I don't see why it is any better to teach unscientific multiverse ideas than to teach unscientific theological ideas.
I wrote a book on how physics has lost its way, and idolizing the Bruno multiverse is an excellent example.
Update: A reader complains that I have quoted an intelligent design advocate, and that a Discovery Institute official has admitted that there is anti-religious opposition to intelligent design.
I quoted a Catholic and an atheist also. I credit them all for pointing out historical and scientific errors in a popular TV show. I understand that some people are motivated to defend religion, while others are motivated to attack it. One thing I have liked about Tyson is that he is a science enthusiast, without getting bogged down into political or religious battles. I am happy to credit someone with a different view if he is correct about something.
Update: Leftist-atheist-evolutionist Jerry Coyne organized a campaign to censor a class that mentioned intelligent design and praised the Ball State U. president for saying "Intelligent design is overwhelmingly deemed by the scientific community as a religious belief and not a scientific theory." Then he attacks Casey Luskin for saying that religion had something to do with the issue.
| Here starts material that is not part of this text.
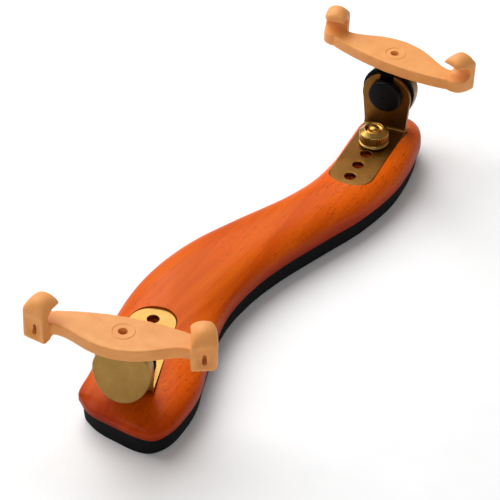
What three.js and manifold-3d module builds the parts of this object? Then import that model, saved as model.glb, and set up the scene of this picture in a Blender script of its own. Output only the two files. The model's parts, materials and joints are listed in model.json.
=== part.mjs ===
// Violin shoulder rest: a crowned, S-shaped wooden board on a foam pad, with an
// adjustable brass foot at each end. Millimetres, +Z up, +Y from the shoulder end
// to the chest end, origin on the ground under the middle of the whole object.
import * as THREE from 'three';
import { mergeVertices } from 'three/addons/utils/BufferGeometryUtils.js';
import Module from 'manifold-3d';

const wasm = await Module();
wasm.setup();

// ---- driving dimensions -------------------------------------------------------

const GAP = 0.3;              // clearance between touching pieces
const SHIFT = [-0.36, 1.46];  // moves the middle of the whole object onto the origin

const PAD_HEIGHT = 8;         // foam pad
const PAD_INSET = 1.4;        // pad outline inside the wood's outline
const PAD_FOOT_INSET = 2.4;   // and again at the pad's softened lower edge
const WOOD_BOTTOM = PAD_HEIGHT + GAP;
const WOOD_EDGE = 2.5;        // straight side of the board
const WOOD_CROWN = 7.4;       // rise of the board above its straight side
const CROWN_POWER = 2.6;      // flat top with rounded shoulders
const END_FALL = 28;          // length over which the crown falls at each end

// centre line of the board: x, y and half width
const SPINE = [
  [-1.8, -97, 19.0], [-3.3, -81, 19.7], [-7.0, -70.5, 19.7], [-14.4, -44.3, 18.3],
  [-15.8, -29.2, 17.4], [-14.2, -12.8, 16.2], [-9.7, 4.0, 14.4], [-0.9, 29.2, 12.6],
  [3.6, 45.7, 12.9], [5.2, 63.5, 13.7], [4.1, 76.2, 13.9], [2.5, 86.0, 13.6],
  [-0.4, 99, 13.0],
];
const TIPS = [[-2.1, -102.8], [-2.2, 108.3]];
const TIP_LENGTH = [15, 17];  // length of the rounded plan at each end
const TIP_POWER = [3.7, 2.0];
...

I don't mind criticism of religion, but the new Cosmos and Coyne's blog are just weirdo religious hatred. And my quoting Luskin is not an endorsement of his religious views, as I don't even know what they are.
Update: Also unhappy with the Cosmos treatment of Bruno is the pro-evolution anti-intelligent-design site NCSE, saying:
As our own Peter Hess observed, the first episode took a long detour from its history of the cosmos to tell a cartoonish history of Giordano Bruno. The intent seems to have been to revive the long-debunked and historically-discredited metaphor of warfare between science and religion.The site is very happy with the "somewhat spiritual defense of evolution" in the second episode.